L’Ancien Cimetière israélite de Casablanca, Maroc.

Cohabitation et discorde.

Image1L’Ancien Cimetière israélite de Casablanca jouxte l’Ancienne Médina, dans le centre-ville. Plus aucun enterrement n’y a lieu depuis 1947, date à laquelle des concessions aux religions juives et catholiques ont été accordées au cimetière de Ben M’Sik, un quartier situé en périphérie. Des gardiens sont supposés assurer les fonctions élémentaires d’entretien des lieux : nettoyage, filtrage d’individus indésirables tels que voleurs ou tout habitant du quartier à la recherche d’une cachette pour s’adonner à la consommation de produits courants dans l’Ancienne Médina — mahia [1], alcool à brûler, silissione [2], qarqoubi [3].

À la lisière du cimetière, le mur de clôture porte des dessins naïfs rappelant les codes de représentations collectives liées à la nature (fleurs, oiseau, papillon), ainsi que la mention « Interdit de déposer les déchets. Merci ». Quelques habitants appliquent la prescription à la lettre et jettent leurs sacs de déchets par-dessus le mur où ils s’ajoutent à la dégradation des tombes par le temps. Les habitants des logements, dont la terrasse permet de jouir d’une vue unique sur le cimetière, y lancent également leurs déchets trop encombrants : vieux objets en plastique, bidons d’huile percés, bouteilles de boissons gazeuses non consignées. La tâche des enlèvements de déchets domestiques qui incombaient aux communes a pourtant été confiée en 2003 à des entreprises étrangères en sous-traitance et beaucoup s’accordent sur les résultats fructueux de l’opération : les montagnes de déchets accumulés jour après jour dans l’Ancienne Médina et autres quartiers populaires, ainsi que les odeurs, entachaient gravement l’image de la ville. Mais les habitudes demeurent : les déchets continuent d’être lancés par-dessus le mur, tout autour du cimetière, malgré les passages réguliers des camions à ordures flambants neufs.

Certaines tombes ont été délestées de leur socle en marbre, matériau qui, revendu, a pu constituer un apport financier non négligeable. Mais il s’agit là du cas isolé d’un voleur qui a été condamné à dix ans de prison il y a plusieurs années de cela, nous a-t-on assuré dans les locaux de la communauté Juive [4], sans guère plus de détails.

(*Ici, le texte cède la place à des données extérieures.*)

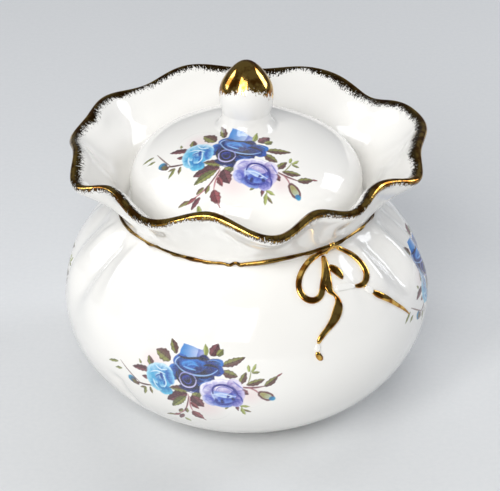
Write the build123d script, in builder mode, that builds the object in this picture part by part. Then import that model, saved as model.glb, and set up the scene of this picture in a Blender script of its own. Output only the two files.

Vouloir saisir la portée de ce geste — jeter des déchets par-dessus le mur du cimetière — implique de mettre à jour la complexité des enjeux à l’œuvre. La proximité de l’Ancienne Médina avec le cimetière israélite constitue pour certains habitants des logements limitrophes une certaine provocation. La période de deuil qui a suivi la disparition de Yasser Arafat n’a pas contribué à calmer les tensions toujours ravivées par le souvenir de la lutte des « frères ». Le conflit israélo-palestinien s’incarne à Casablanca dans l’usure des habitants vis-à-vis de ce qu’ils considèrent comme un espace vide trop vaste, à savoir 2,8 hectares à leur sens perdus. La proximité avec un des lieux des cinq attentats du 16 mai 2003 — à environ deux cents mètres de là — n’est pas un hasard puisque trois des objectifs des kamikazes concernaient « des cibles choisies en fonction d’une symbolique primaire » (Bennani, El Azizi, 2005). Une blague entendue dans l’Ancienne Médina : « Le kamikaze voulait peut-être réveiller les morts et les faire s’enfuir ? » Ailleurs, dans d’autres quartiers de Casablanca, l’incompréhension de l’acte continue au contraire de dominer les réponses avancées sur le choix des cibles des terroristes.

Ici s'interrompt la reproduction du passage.